PROBLEM
Reproduce all of the material word for word.

ROWS
-*-*-

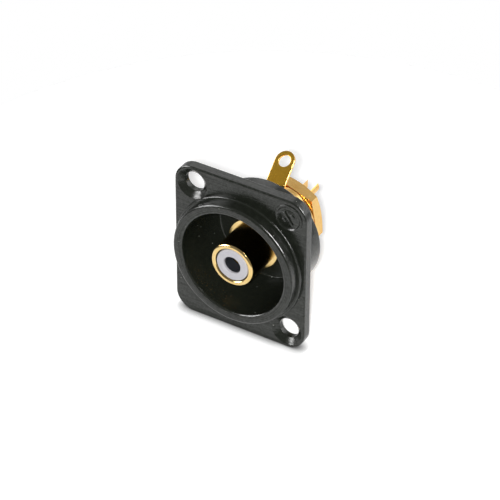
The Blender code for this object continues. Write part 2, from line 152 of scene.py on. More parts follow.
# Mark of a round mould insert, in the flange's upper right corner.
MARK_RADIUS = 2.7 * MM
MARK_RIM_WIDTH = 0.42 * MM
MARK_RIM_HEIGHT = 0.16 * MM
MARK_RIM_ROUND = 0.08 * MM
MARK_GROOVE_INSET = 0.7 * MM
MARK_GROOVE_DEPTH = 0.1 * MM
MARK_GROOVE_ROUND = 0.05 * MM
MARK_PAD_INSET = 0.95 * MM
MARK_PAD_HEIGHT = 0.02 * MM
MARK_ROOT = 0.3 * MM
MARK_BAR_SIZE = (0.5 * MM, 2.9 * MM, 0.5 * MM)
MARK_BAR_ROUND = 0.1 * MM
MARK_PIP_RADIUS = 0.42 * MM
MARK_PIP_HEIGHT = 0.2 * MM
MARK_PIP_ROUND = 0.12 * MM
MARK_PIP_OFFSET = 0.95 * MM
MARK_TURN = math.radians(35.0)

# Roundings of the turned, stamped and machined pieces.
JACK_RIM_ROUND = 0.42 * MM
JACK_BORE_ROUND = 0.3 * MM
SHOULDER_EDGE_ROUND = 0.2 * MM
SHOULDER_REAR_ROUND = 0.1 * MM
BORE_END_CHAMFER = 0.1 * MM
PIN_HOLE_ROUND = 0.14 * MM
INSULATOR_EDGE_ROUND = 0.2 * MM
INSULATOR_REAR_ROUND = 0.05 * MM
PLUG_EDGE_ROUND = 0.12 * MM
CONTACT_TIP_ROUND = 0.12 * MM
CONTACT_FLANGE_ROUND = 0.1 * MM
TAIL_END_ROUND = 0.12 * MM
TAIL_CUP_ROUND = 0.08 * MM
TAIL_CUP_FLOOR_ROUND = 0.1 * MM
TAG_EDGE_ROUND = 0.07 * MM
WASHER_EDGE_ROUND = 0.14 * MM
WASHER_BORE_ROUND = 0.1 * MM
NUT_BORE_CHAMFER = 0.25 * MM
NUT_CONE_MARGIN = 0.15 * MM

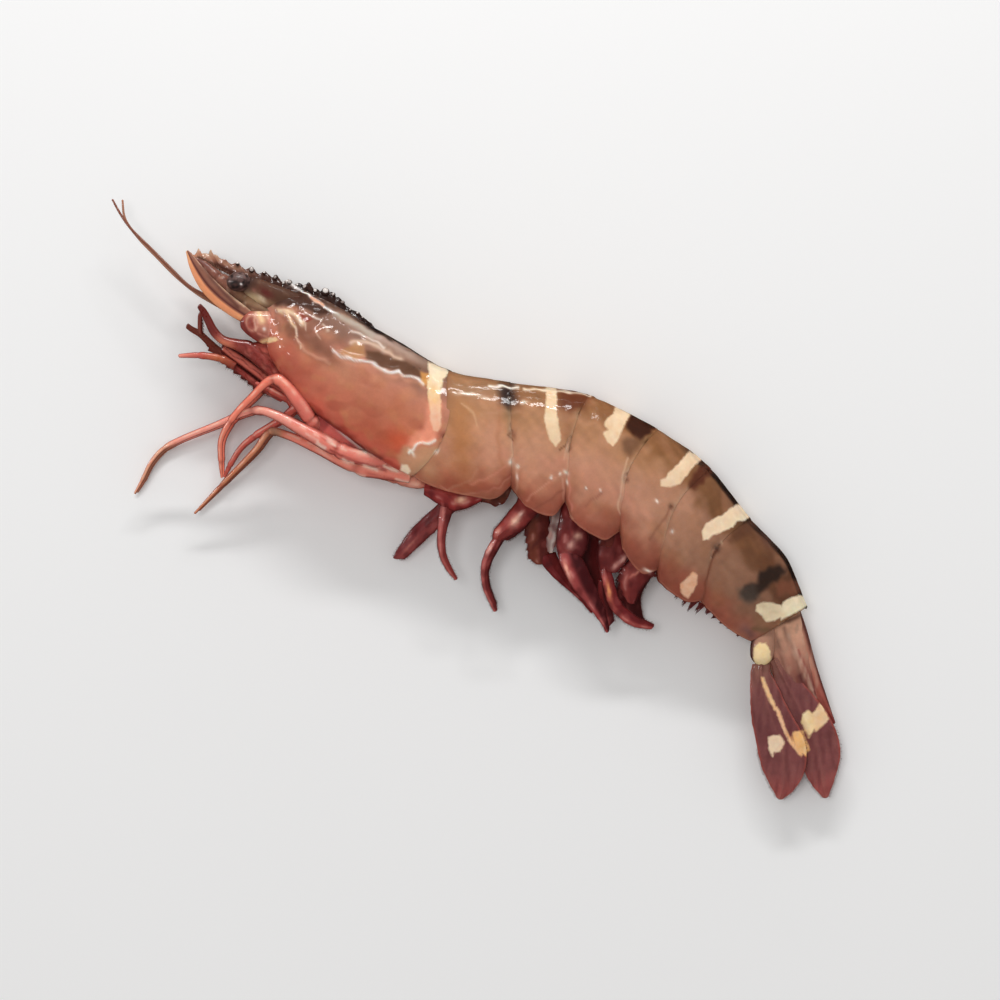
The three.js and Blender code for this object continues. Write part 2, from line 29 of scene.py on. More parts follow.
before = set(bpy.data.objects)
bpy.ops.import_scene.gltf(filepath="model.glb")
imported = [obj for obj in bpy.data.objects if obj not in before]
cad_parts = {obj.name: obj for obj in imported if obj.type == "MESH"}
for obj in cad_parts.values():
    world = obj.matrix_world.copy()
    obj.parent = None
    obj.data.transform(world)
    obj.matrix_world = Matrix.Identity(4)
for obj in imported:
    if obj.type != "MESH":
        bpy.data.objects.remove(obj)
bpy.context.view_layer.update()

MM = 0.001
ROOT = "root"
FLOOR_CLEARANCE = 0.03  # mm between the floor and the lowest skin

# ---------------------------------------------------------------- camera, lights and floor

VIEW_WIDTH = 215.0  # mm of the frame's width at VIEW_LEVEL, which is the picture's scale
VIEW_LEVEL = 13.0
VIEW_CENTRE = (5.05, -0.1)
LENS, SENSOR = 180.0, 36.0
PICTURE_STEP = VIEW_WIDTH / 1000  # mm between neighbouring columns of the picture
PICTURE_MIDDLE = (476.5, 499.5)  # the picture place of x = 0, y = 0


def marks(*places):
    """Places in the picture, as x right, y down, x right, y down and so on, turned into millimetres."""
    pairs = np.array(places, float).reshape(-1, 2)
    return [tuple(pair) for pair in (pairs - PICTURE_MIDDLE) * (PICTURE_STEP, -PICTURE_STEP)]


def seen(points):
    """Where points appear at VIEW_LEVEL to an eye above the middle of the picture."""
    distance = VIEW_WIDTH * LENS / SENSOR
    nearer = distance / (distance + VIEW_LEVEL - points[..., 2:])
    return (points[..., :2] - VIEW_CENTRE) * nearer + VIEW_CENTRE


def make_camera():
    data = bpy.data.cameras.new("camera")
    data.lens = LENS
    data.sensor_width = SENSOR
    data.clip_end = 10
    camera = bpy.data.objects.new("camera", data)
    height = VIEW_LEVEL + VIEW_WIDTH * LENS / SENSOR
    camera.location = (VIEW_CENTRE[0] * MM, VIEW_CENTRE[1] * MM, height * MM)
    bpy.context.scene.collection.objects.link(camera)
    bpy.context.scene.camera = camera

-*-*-

OUTPUT OF THE TASK
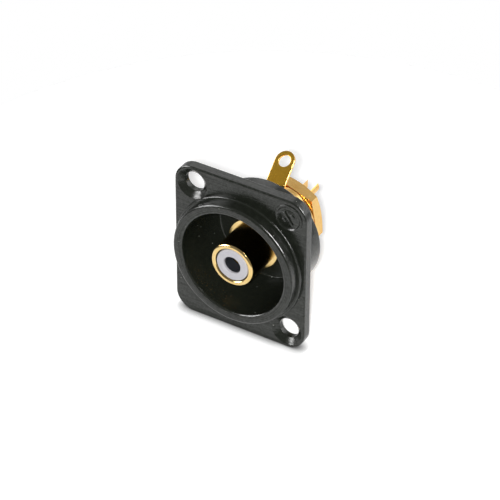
The Blender code for this object continues. Write part 2, from line 152 of scene.py on. More parts follow.
# Mark of a round mould insert, in the flange's upper right corner.
MARK_RADIUS = 2.7 * MM
MARK_RIM_WIDTH = 0.42 * MM
MARK_RIM_HEIGHT = 0.16 * MM
MARK_RIM_ROUND = 0.08 * MM
MARK_GROOVE_INSET = 0.7 * MM
MARK_GROOVE_DEPTH = 0.1 * MM
MARK_GROOVE_ROUND = 0.05 * MM
MARK_PAD_INSET = 0.95 * MM
MARK_PAD_HEIGHT = 0.02 * MM
MARK_ROOT = 0.3 * MM
MARK_BAR_SIZE = (0.5 * MM, 2.9 * MM, 0.5 * MM)
MARK_BAR_ROUND = 0.1 * MM
MARK_PIP_RADIUS = 0.42 * MM
MARK_PIP_HEIGHT = 0.2 * MM
MARK_PIP_ROUND = 0.12 * MM
MARK_PIP_OFFSET = 0.95 * MM
MARK_TURN = math.radians(35.0)

# Roundings of the turned, stamped and machined pieces.
JACK_RIM_ROUND = 0.42 * MM
JACK_BORE_ROUND = 0.3 * MM
SHOULDER_EDGE_ROUND = 0.2 * MM
SHOULDER_REAR_ROUND = 0.1 * MM
BORE_END_CHAMFER = 0.1 * MM
PIN_HOLE_ROUND = 0.14 * MM
INSULATOR_EDGE_ROUND = 0.2 * MM
INSULATOR_REAR_ROUND = 0.05 * MM
PLUG_EDGE_ROUND = 0.12 * MM
CONTACT_TIP_ROUND = 0.12 * MM
CONTACT_FLANGE_ROUND = 0.1 * MM
TAIL_END_ROUND = 0.12 * MM
TAIL_CUP_ROUND = 0.08 * MM
TAIL_CUP_FLOOR_ROUND = 0.1 * MM
TAG_EDGE_ROUND = 0.07 * MM
WASHER_EDGE_ROUND = 0.14 * MM
WASHER_BORE_ROUND = 0.1 * MM
NUT_BORE_CHAMFER = 0.25 * MM
NUT_CONE_MARGIN = 0.15 * MM

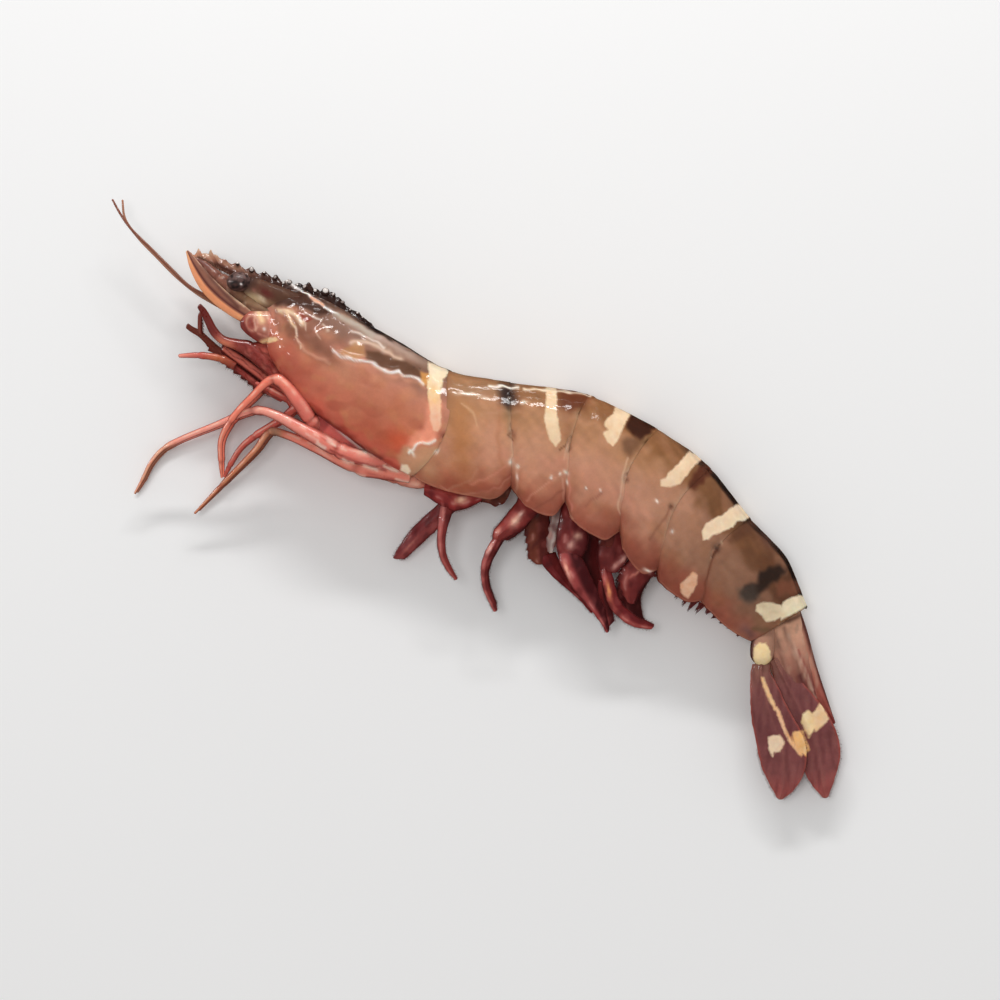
The three.js and Blender code for this object continues. Write part 2, from line 29 of scene.py on. More parts follow.
before = set(bpy.data.objects)
bpy.ops.import_scene.gltf(filepath="model.glb")
imported = [obj for obj in bpy.data.objects if obj not in before]
cad_parts = {obj.name: obj for obj in imported if obj.type == "MESH"}
for obj in cad_parts.values():
    world = obj.matrix_world.copy()
    obj.parent = None
    obj.data.transform(world)
    obj.matrix_world = Matrix.Identity(4)
for obj in imported:
    if obj.type != "MESH":
        bpy.data.objects.remove(obj)
bpy.context.view_layer.update()

MM = 0.001
ROOT = "root"
FLOOR_CLEARANCE = 0.03  # mm between the floor and the lowest skin

# ---------------------------------------------------------------- camera, lights and floor

VIEW_WIDTH = 215.0  # mm of the frame's width at VIEW_LEVEL, which is the picture's scale
VIEW_LEVEL = 13.0
VIEW_CENTRE = (5.05, -0.1)
LENS, SENSOR = 180.0, 36.0
PICTURE_STEP = VIEW_WIDTH / 1000  # mm between neighbouring columns of the picture
PICTURE_MIDDLE = (476.5, 499.5)  # the picture place of x = 0, y = 0


def marks(*places):
    """Places in the picture, as x right, y down, x right, y down and so on, turned into millimetres."""
    pairs = np.array(places, float).reshape(-1, 2)
    return [tuple(pair) for pair in (pairs - PICTURE_MIDDLE) * (PICTURE_STEP, -PICTURE_STEP)]


def seen(points):
    """Where points appear at VIEW_LEVEL to an eye above the middle of the picture."""
    distance = VIEW_WIDTH * LENS / SENSOR
    nearer = distance / (distance + VIEW_LEVEL - points[..., 2:])
    return (points[..., :2] - VIEW_CENTRE) * nearer + VIEW_CENTRE


def make_camera():
    data = bpy.data.cameras.new("camera")
    data.lens = LENS
    data.sensor_width = SENSOR
    data.clip_end = 10
    camera = bpy.data.objects.new("camera", data)
    height = VIEW_LEVEL + VIEW_WIDTH * LENS / SENSOR
    camera.location = (VIEW_CENTRE[0] * MM, VIEW_CENTRE[1] * MM, height * MM)
    bpy.context.scene.collection.objects.link(camera)
    bpy.context.scene.camera = camera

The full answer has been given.